• [What is expected]: Find how many lines in the data below include the word "plate", then write only that number.

• [Collected material]:
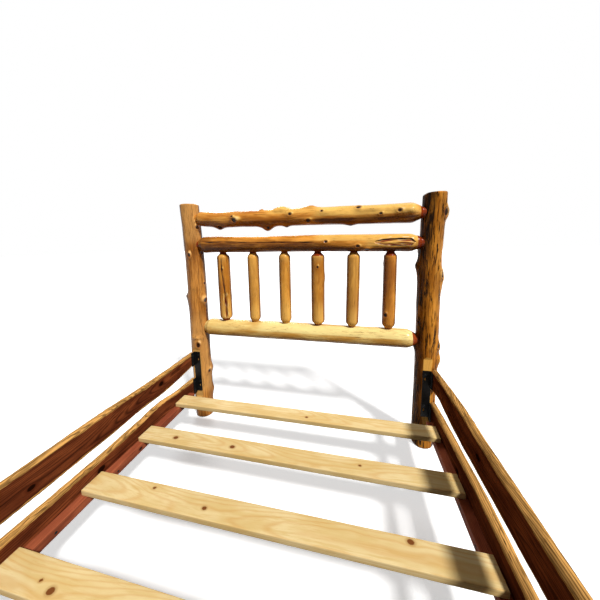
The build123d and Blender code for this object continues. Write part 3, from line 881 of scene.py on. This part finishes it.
def planks():
    edges = {  # top edge and bottom edge, as (share of the length, height in mm), and knots
        "left_upper_plank": (
            ((0, 505), (0.12, 503), (0.24, 508), (0.42, 514), (0.6, 507), (0.8, 502), (1, 508)),
            ((0, 410), (0.05, 397), (0.105, 383), (0.15, 380), (0.22, 386), (0.4, 378), (0.58, 386),
             (0.79, 392), (1, 404)),
            ((0.32, 0.455, 0.013), (0.93, 0.43, 0.01), (1.6, 0.45, 0.016)),
        ),
        "right_upper_plank": (
            ((0, 522), (0.1, 533), (0.2, 540), (0.4, 535), (0.6, 540), (0.8, 531), (1, 518)),
            ((0, 393), (0.035, 407), (0.07, 415), (0.13, 405), (0.22, 397), (0.43, 404), (0.64, 396),
             (0.82, 402), (1, 398)),
            ((0.55, 0.47, 0.012), (1.2, 0.44, 0.015)),
        ),
        "left_lower_plank": (
            ((0, 312), (0.055, 316), (0.11, 328), (0.16, 341), (0.22, 332), (0.4, 322), (0.6, 331),
             (0.8, 328), (1, 316)),
            ((0, 186), (0.25, 180), (0.5, 185), (0.75, 181), (1, 185)),
            ((0.7, 0.27, 0.014), (1.4, 0.24, 0.011)),
        ),
        "right_lower_plank": (
            ((0, 318), (0.15, 331), (0.3, 337), (0.5, 328), (0.7, 337), (0.85, 331), (1, 317)),
            ((0, 182), (0.25, 188), (0.5, 183), (0.75, 179), (1, 183)),
            ((0.4, 0.26, 0.012), (1.0, 0.28, 0.014), (1.7, 0.23, 0.01)),
        ),
    }
    counts = (10, 420, 26)
    places, quads = block_faces(counts)
    for number, (node, (top, bottom, knots)) in enumerate(edges.items()):
        low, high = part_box(node)
        length = high.y - low.y
        field = Field(40 + number)
        thick = rounded(counts[0])
        along = np.concatenate([[0, 0.0006, 0.002], np.linspace(0.006, length - 0.006, counts[1] - 5),
                                [length - 0.002, length - 0.0006, length]])
        rise = 0.35 * rounded(counts[2]) + 0.65 * np.linspace(0, 1, counts[2] + 1)
        a, s, b = thick[places[:, 0]] * 2 - 1, along[places[:, 1]], rise[places[:, 2]]
        z_top, z_bottom = live_edge(top, s / length), live_edge(bottom, s / length)
        waves = 0.0018 + 0.0018 * field.at(s / 0.06, 0, 3.3) + 0.0012 * field.at(s / 0.018, a, 9.1)
        lean = 0.35 * field.at(s / 0.3, 1.0, 5.0)
        tilt = np.abs(np.clip(a + lean * (1 - a * a), -1, 1))
        drop_top = np.maximum(0, waves) + (0.008 + 0.005 * field.at(s / 0.22, 2.0, 7.7)) * tilt**2.2
        drop_bottom = np.maximum(0, waves) + (0.007 + 0.004 * field.at(s / 0.2, 4.0, 2.7)) * tilt**2.2
        z = (z_bottom + drop_bottom) * (1 - b) + (z_top - drop_top) * b
        near_end = np.minimum(s, length - s)
        pinch = 0.0015 * ease(near_end, 0.002, 0)
        dip = 0.0003 + 0.0004 * field.at(s / 0.05, z / 0.02, 11.0) * ease(near_end, 0, 0.1)
        half = (high.x - low.x) / 2 - pinch - np.clip(dip, 0, 0.0008)
        x = (low.x + high.x) / 2 + a * half
        z = z + pinch * (1 - 2 * b)
        points = np.stack([x, high.y - s, z], -1)
        band = np.minimum(z_top - z, z - z_bottom)
        band = band + 0.006 * field.at(s / 0.12, 0, 8.8) + 0.003 * field.at(s / 0.02, 0, 2.2)
        sap = ease(band, 0.021, 0.011)
        sawn = np.where((places[:, 1] == 0) | (places[:, 1] == counts[1]), 0.7, 0.12)
        grain = grain_of(s, a * half, z, number + 5, knots)
        grain[:, 2] -= (z_top + z_bottom) / 2
        attributes = board_attributes(grain, s, z, knots, sawn, sap)
        link_mesh(node + "_board", points, quads[:, ::-1], [], attributes, CEDAR, ROOT, "cedar_plank", node)


def strip(name, node, counts, axes, edge, knots, seed, material, body, slot):
    """A sawn strip in the box of its node, with eased, slightly worn edges. axes are its long, thick and wide
    ones."""
    places, quads = block_faces([c + 6 for c in counts])
    low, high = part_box(node)
    low, high = np.array(low), np.array(high)
    lines = [eased_steps(low[i], high[i], counts[i], edge) for i in range(3)]
    points = np.stack([lines[i][places[:, i]] for i in range(3)], -1)
    points = round_box(points, low, high, edge)
    field = Field(seed + 90)
    middle = (low + high) / 2
    wear = np.abs(field.at(*(points / 0.03).T)) * 0.0003
    outer = np.abs(points - middle) > (high - low) / 2 - edge
    points = points - np.sign(points - middle) * outer * wear[:, None]
    along, thick, wide = (points[:, i] - middle[i] for i in axes)
    end = places[:, axes[0]]
    sawn = np.where((end == 0) | (end == counts[axes[0]] + 6), 0.7, 0.15)
    grain = grain_of(along, thick, wide, seed, knots)
    attributes = board_attributes(grain, along, wide, knots, sawn, np.zeros(len(points)))
    link_mesh(name, points, quads, [], attributes, material, body, slot, node)


def ledgers_and_slats():
    knots = ((0.5, 0.0, 0.008), (-0.4, 0.01, 0.007))
    for node, seed in (("left_ledger", 21), ("right_ledger", 22)):
        strip(node + "_strip", node, (6, 300, 6), (1, 0, 2), 0.002, knots, seed, LEDGER, ROOT, "ledger_strip")
    maker = np.random.default_rng(77)
    for i in range(1, 8):
        node = f"slat_{i}"
        knots = [(maker.uniform(-0.7, 0.7), maker.uniform(-0.03, 0.03), maker.uniform(0.005, 0.011))
                 for _ in range(int(maker.integers(1, 4)))]
        strip(node + "_board", node, (240, 14, 4), (0, 2, 1), 0.0028, knots, 30 + i, PINE, node, "pine_slat")


# -------- steel


def steel(name, tone, rough, scuff, metal):
    """Painted or blackened steel, with worn spots where scuff is over 0."""
    material, s = new_material(name)
    place = s.add("TexCoord").outputs["Object"]
    coarse = s.noise(place, 60, 3)
    grainy = s.noise(place, 900, 3, 0.7)
    worn = s.step(s.noise(place, 130, 5, 0.75), 0.62, 0.72)
    base = s.blend(s.step(coarse, 0.35, 0.7), colour(tone), dark(tone, 0.6))
    base = s.cover(base, worn, scuff, colour("#6d7276"))
    bump = s.add("Bump", {"Strength": 0.25, "Distance": 0.0003, "Height": s.plus(grainy, coarse)})
    uneven = s.plus(s.times(coarse, 0.25), rough - 0.12)
    body = s.add("BsdfPrincipled", {
        "Base Color": base, "Metallic": metal, "Roughness": uneven, "Normal": bump.outputs[0],
        "Specular IOR Level": 0.14,
    })
    s.finish("OutputMaterial", body)
    return material


BLACK_STEEL = steel("black_steel", "#090909", 0.5, 0.25, 0.0)
SCREW_STEEL = steel("screw_steel", "#1c1d1e", 0.4, 0.5, 0.5)


def brackets():
    for node in ("head_left_bracket", "head_right_bracket", "foot_left_bracket", "foot_right_bracket"):
        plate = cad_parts[node]
        plate.data.materials.clear()
        plate.data.materials.append(BLACK_STEEL)
        bevel = plate.modifiers.new("eased_edges", "BEVEL")
        bevel.width = 0.0007
        bevel.segments = 2
        bevel.limit_method = "ANGLE"
        bevel.angle_limit = math.radians(50)


def screw_points(centre, out, sizes):
    """Rings of points of a round-headed screw with a cross recess, and the middles of its two ends. out points
    out of its head."""
    head_radius, head_height, shank_radius, shank_length = sizes
    centre, out = np.array(centre), np.array(out, float)
    side = np.cross(out, (0, 0, 1.0))
    side /= np.linalg.norm(side)
    up = np.cross(side, out)
    angle = np.linspace(0, 2 * math.pi, SCREW_FACETS, endpoint=False)
    cross = []
    for radius in np.linspace(0.02, 1, 15) * head_radius:
        dome = head_height * math.sqrt(max(0.0, 1 - (radius / head_radius) ** 2 * 0.86))
        x, y = radius * np.cos(angle), radius * np.sin(angle)
        arm = np.minimum(np.abs(x), np.abs(y)) / head_radius
        hole = ease(arm, 0.17, 0.1) * ease(radius / head_radius, 0.62, 0.5)
        cross.append((radius, dome - hole * head_height * 0.6))
    skirt = [(head_radius, 0.3 * head_height), (head_radius * 0.99, 0.0), (shank_radius, 0.0)]
    pitch = 0.0022
    for turn in range(int((shank_length - 0.006) / pitch)):
        depth = -0.001 - turn * pitch
        skirt += [(shank_radius * 0.78, depth), (shank_radius, depth - pitch * 0.5)]
    skirt += [(shank_radius * 0.75, -shank_length + 0.005), (0.0002, -shank_length)]
    rings = cross + [(r, np.full(SCREW_FACETS, h)) for r, h in skirt]
    cos, sin = np.cos(angle)[:, None], np.sin(angle)[:, None]
    points = [centre + r * cos * side + r * sin * up + np.asarray(h)[:, None] * out for r, h in rings]
    points.append([centre + (head_height * 0.4) * out, centre - shank_length * out])
    return np.vstack(points)


def screws(name, places, sizes, *nodes):
    """One piece of several screws at (centre, direction out). sizes are the radius and height of the head and
    the radius and length of the shank."""
    made = [screw_points(*place, sizes) for place in places]
    count = len(made[0])
    faces = [tube_faces(count // SCREW_FACETS, SCREW_FACETS, True, i * count) for i in range(len(made))]
    quads, fans = (np.vstack(part) for part in zip(*faces))
    link_mesh(name, np.vstack(made), quads, fans, {}, SCREW_STEEL, ROOT, "screw_steel", *nodes)


def all_screws():
    posts, tabs, ledgers = [], [], []
    for end, hand in itertools.product((1, -1), (-1, 1)):
        for height in (0.289, 0.485):
            posts.append(((hand * STRIP_HOLE_X, end * STRIP_FACE_Y, height), (0, -end, 0)))
        for height in (0.23, 0.292, 0.432, 0.488):
            tabs.append(((hand * TAB_X, end * TAB_Y, height), (-hand, 0, 0)))
    for hand, node in ((-1, "left_ledger"), (1, "right_ledger")):
        low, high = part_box(node)
        inner = low.x if hand > 0 else high.x
        for share in np.linspace(0.04, 0.96, 8):
            place = (inner, low.y + (high.y - low.y) * share, (low.z + high.z) / 2 - 0.003)
            ledgers.append((place, (-hand, 0, 0)))
    screws("post_screw_set", posts, (0.0075, 0.0035, 0.0035, 0.05), "post_screws")
    screws("tab_screw_set", tabs, (0.0062, 0.003, 0.003, 0.03))
    screws("ledger_screw_set", ledgers, (0.005, 0.0012, 0.0026, 0.06))


head_posts()
foot_posts()
head_rails()
foot_rails()
spindles()
planks()
ledgers_and_slats()
brackets()
all_screws()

• [Written answer]: 4